1) disciplines are techniques of assuring the ordering of human masses that elaborate tactics of power that operate economically and invisibly. These tactics aim to increase the docility and utility of all elements of the system. This corresponds to a population increase, and a rise in the numbers to be supervised. The development of a capitalist economy led to a situation where these techniques could be operated in diverse regimes.

2) the panoptic modality of power is not independent. The disciplines and panopticism are the reverse of a process by which rights are guaranteed. The Enlightenment, which invented the liberties, also invented the disciplines.

3) what is new in the eighteenth century is the combination of disciplinary techniques. This occurred within a development of other technologies. The eighteenth century invented the examination, just as the middle-ages invented the judicial inquisition; much of modern penal techniques reveal the penetration of the examination into the inquisition.

The extreme of ancien regime penality was the dismemberment of the convict's body: the ideal position of modern penality is the indefinite examination. It is no surprise that the cellular, observational prison is the modern penal instrument, or that prisons resemble factories, schools and hospitals.


In many ways, this is the heart of the book.
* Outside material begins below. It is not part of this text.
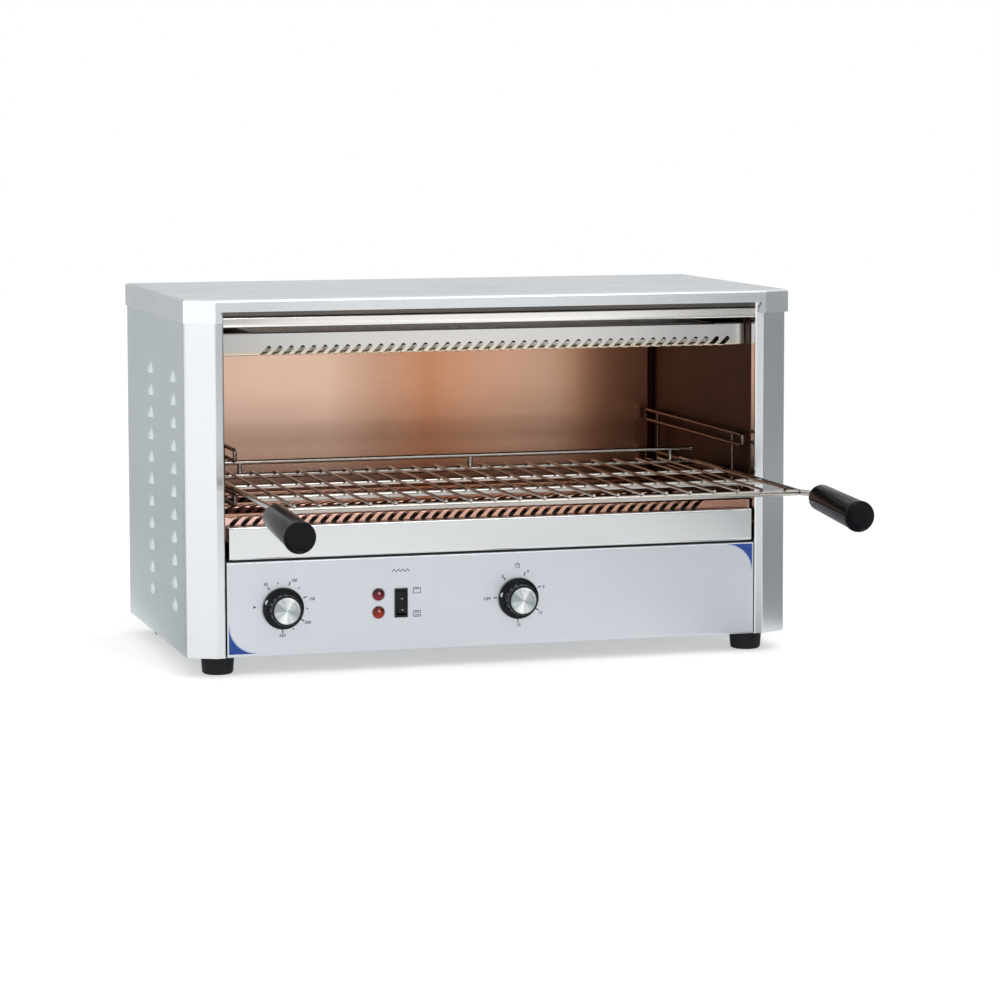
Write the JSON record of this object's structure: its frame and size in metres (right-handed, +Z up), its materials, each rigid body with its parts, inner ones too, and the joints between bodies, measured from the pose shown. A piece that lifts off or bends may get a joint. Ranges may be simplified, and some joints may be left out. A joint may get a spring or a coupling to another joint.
{
  "type": "salamander toaster",
  "caption": "Open-fronted sheet-metal salamander toaster with radiant rods over and under a draw-out wire rack, a crumb tray, knobs, pilot lamps and a rocker switch.",
  "frame": {"origin": "bottom centre of the outer box with the rack drawn out as stored, on the surface that the feet stand on", "axes": "+X to the user's right when facing the controls, +Y from the front to the back, +Z up"},
  "size_m": [0.648, 0.6578, 0.3811],
  "materials": {
    "stainless_panel": "satin brushed stainless sheet",
    "galvanised_sheet": "dull zinc-coated sheet",
    "liner_sheet": "bright sheet with a warm heat tint",
    "polished_guard": "bright polished sheet",
    "element_sheath": "dark oxidised sheath",
    "insulator_ceramic": "unglazed",
    "plated_wire": "bright plated wire",
    "black_grip": "fine matt black phenolic",
    "black_knob": "satin black",
    "knob_cap": "circular brushed",
    "control_steel": "plated steel",
    "black_switch": "glossy black",
    "red_lens": "clear red lens",
    "amber_lens": "clear orange-red lens",
    "foot_rubber": "matt black rubber"
  },
  "bodies": {
    "cabinet": {"left_post": "stainless_panel", "right_post": "stainless_panel", "left_side_panel": "stainless_panel", "right_side_panel": "stainless_panel", "back_panel": "stainless_panel", "top_cover": "stainless_panel", "upper_front_rail": "stainless_panel", "control_panel": "stainless_panel", "base_pan": "galvanised_sheet", "control_bay_shelf": "galvanised_sheet", "left_upper_bracket": "galvanised_sheet", "right_upper_bracket": "galvanised_sheet", "left_lower_bracket": "galvanised_sheet", "right_lower_bracket": "galvanised_sheet", "back_liner": "liner_sheet", "left_liner": "liner_sheet", "right_liner": "liner_sheet", "ceiling_reflector": "liner_sheet", "upper_guard_front": "polished_guard", "upper_guard_middle": "polished_guard", "upper_guard_rear": "polished_guard", "lower_guard_front": "polished_guard", "lower_guard_middle": "polished_guard", "lower_guard_rear": "polished_guard", "upper_element_front": "element_sheath", "upper_element_middle": "element_sheath", "upper_element_rear": "element_sheath", "lower_element_front": "element_sheath", "lower_element_middle": "element_sheath", "lower_element_rear": "element_sheath", "left_element_insulators": "insulator_ceramic", "right_element_insulators": "insulator_ceramic", "terminal_block": "insulator_ceramic", "left_rack_guide": "plated_wire", "right_rack_guide": "plated_wire", "thermostat_body": "control_steel", "timer_body": "control_steel", "cabinet_screws": "control_steel", "switch_housing": "black_switch", "cable_gland": "black_switch", "red_pilot_lamp": "red_lens", "amber_pilot_lamp": "amber_lens", "front_left_foot": "foot_rubber", "front_right_foot": "foot_rubber", "rear_left_foot": "foot_rubber", "rear_right_foot": "foot_rubber"},
    "rack": {"cooking_rack": "plated_wire", "rack_rear_stop": "plated_wire", "left_handle_rod": "plated_wire", "right_handle_rod": "plated_wire", "left_handle_grip": "black_grip", "right_handle_grip": "black_grip"},
    "crumb_tray": {"crumb_tray": "stainless_panel"},
    "thermostat_dial": {"thermostat_shaft": "control_steel", "thermostat_knob": "black_knob", "thermostat_knob_cap": "knob_cap"},
    "timer_dial": {"timer_shaft": "control_steel", "timer_knob": "black_knob", "timer_knob_cap": "knob_cap"},
    "rocker": {"switch_rocker": "black_switch"}
  },
  "joints": [
    {"name": "rack_slide", "type": "slide", "parent": "cabinet", "child": "rack", "axis": [0, -1, 0], "range_m": [-0.163, 0.1]},
    {"name": "crumb_tray_slide", "type": "slide", "parent": "cabinet", "child": "crumb_tray", "axis": [0, -1, 0], "range_m": [0, 0.25]},
    {"name": "thermostat_turn", "type": "hinge", "parent": "cabinet", "child": "thermostat_dial", "pos_m": [-0.2236, -0.0241, 0.0682], "axis": [0, 1, 0], "range_deg": [0, 270]},
    {"name": "timer_turn", "type": "hinge", "parent": "cabinet", "child": "timer_dial", "pos_m": [0.0238, -0.0241, 0.0682], "axis": [0, 1, 0], "range_deg": [0, 270]},
    {"name": "rocker_tip", "type": "hinge", "parent": "cabinet", "child": "rocker", "pos_m": [-0.1007, -0.0206, 0.0688], "axis": [1, 0, 0], "range_deg": [0, 18]}
  ]
}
For Foucault, the panopticon represents the way in which discipline and punishment work in modern society. It is a diagram of power in action because by looking at a plan of the panopticon, one realizes how the processes of observation and examination operate.
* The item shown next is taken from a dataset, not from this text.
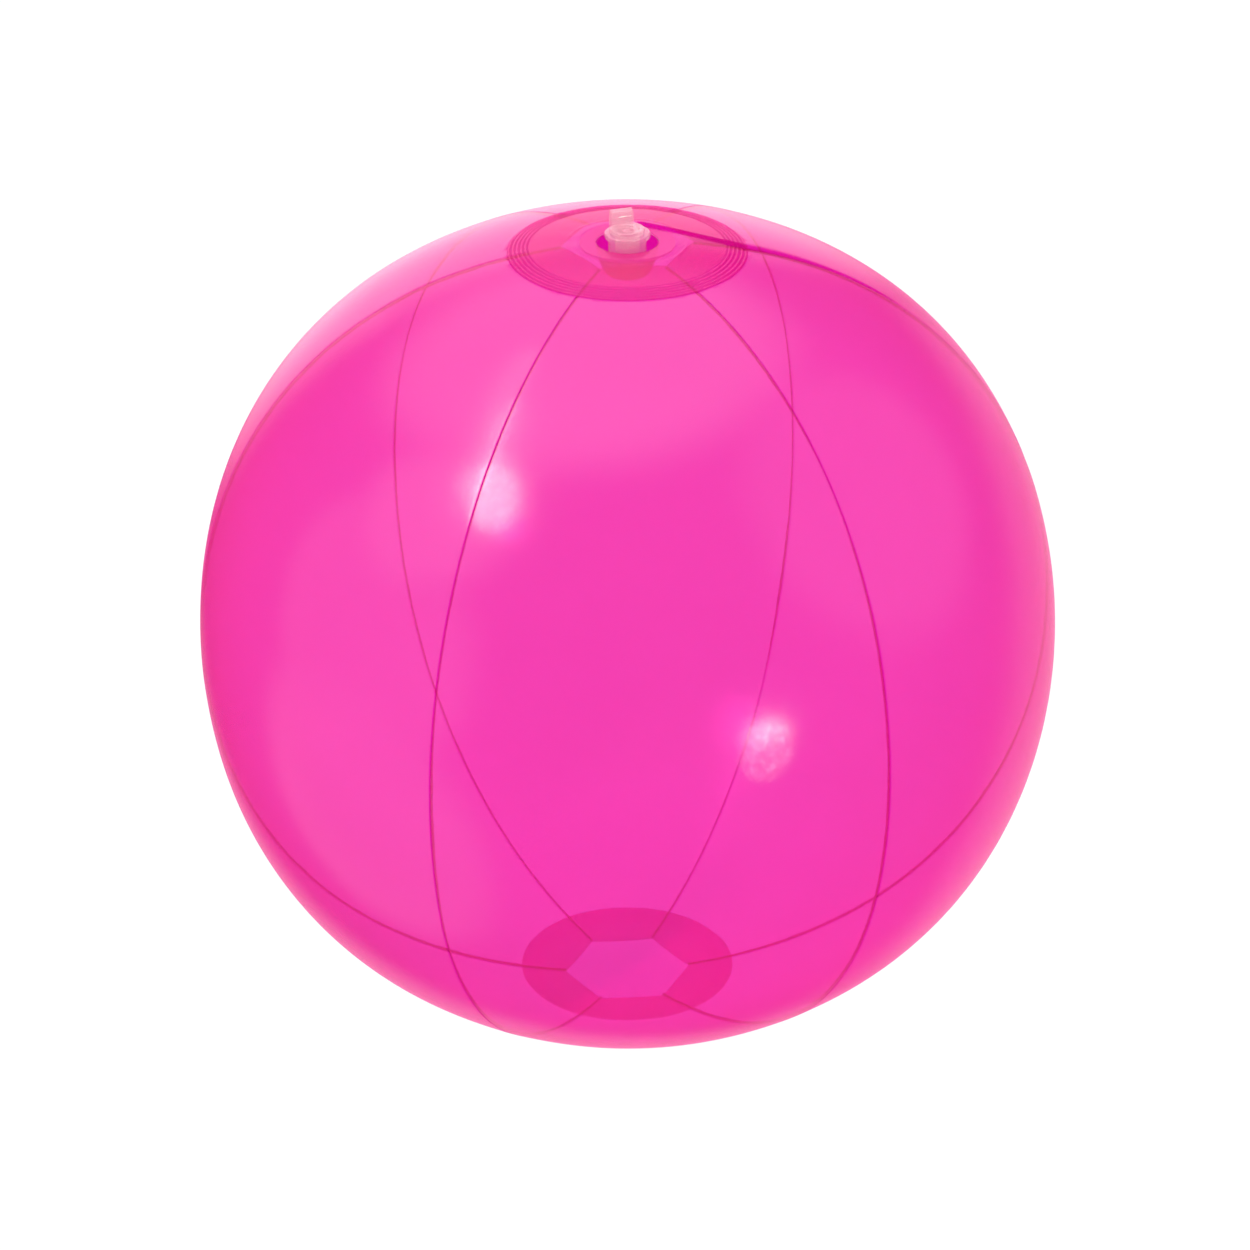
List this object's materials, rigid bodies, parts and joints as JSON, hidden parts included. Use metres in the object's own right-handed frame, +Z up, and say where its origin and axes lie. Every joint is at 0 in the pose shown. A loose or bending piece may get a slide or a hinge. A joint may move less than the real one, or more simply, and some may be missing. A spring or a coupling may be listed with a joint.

The panopticon is introduced through a contrast, a typical Foucault device (think of the contrast between the execution and the timetable). The plague is an interesting case, however. Firstly, Foucault examines a text about plague measures, rather than an account of an actual plague. To him, this is unimportant because texts and reality interact closely. One might ask why the plague acted as an image against which the mechanisms of discipline were defined. It was not because the plague represents a loss of order: the restoration of order was the aim of rituals such as the public execution. Rather, it was because when plague strikes, the boundaries of normal and abnormal are blurred. Anyone can become sick, and therefore abnormal; and what is abnormal is particularly dangerous in this case.

In focusing on the panopticon, Foucault adopts it as a symbol of his whole argument. The theory of discipline in which everyone is observed and analyzed is embodied in a building that makes these operations easy to perform. The panopticon develops out of the need for surveillance shown in the plague. Plague measures were needed to protect society: the panopticon allows power to operate efficiently. It is a functional, permanent structure. The transition from one to another represents the move to a society in which discipline is based on observation and examination. The disciplinary society is not necessarily one with a panopticon in every street: it is one where the state controls such methods of coercion and operates them throughout society. The development of a disciplinary society involves socio-economic factors, particularly population increase and economic development.

Foucault argues that more sophisticated societies offer greater opportunities for control and observation. This explains the reference to liberty and rights. Foucault assumes that modern society is based on the idea that all citizens are free and entitled to make certain demands on the state: this ideology developed in the eighteenth century, along with the techniques of control he describes. Foucault is not against such political ideals: he merely argues that they cannot be understood without the mechanisms that also control and examine the citizen. This examination spreads throughout society. Schools, factories, hospitals and prisons resemble each other, not just because they look similar, but because they examine pupils, workers, patients and prisoners, classify them as individuals and try to make them conform to the "norm." The fact that the modern citizen spends much of his life in at least some of these institutions reveals how far society has changed.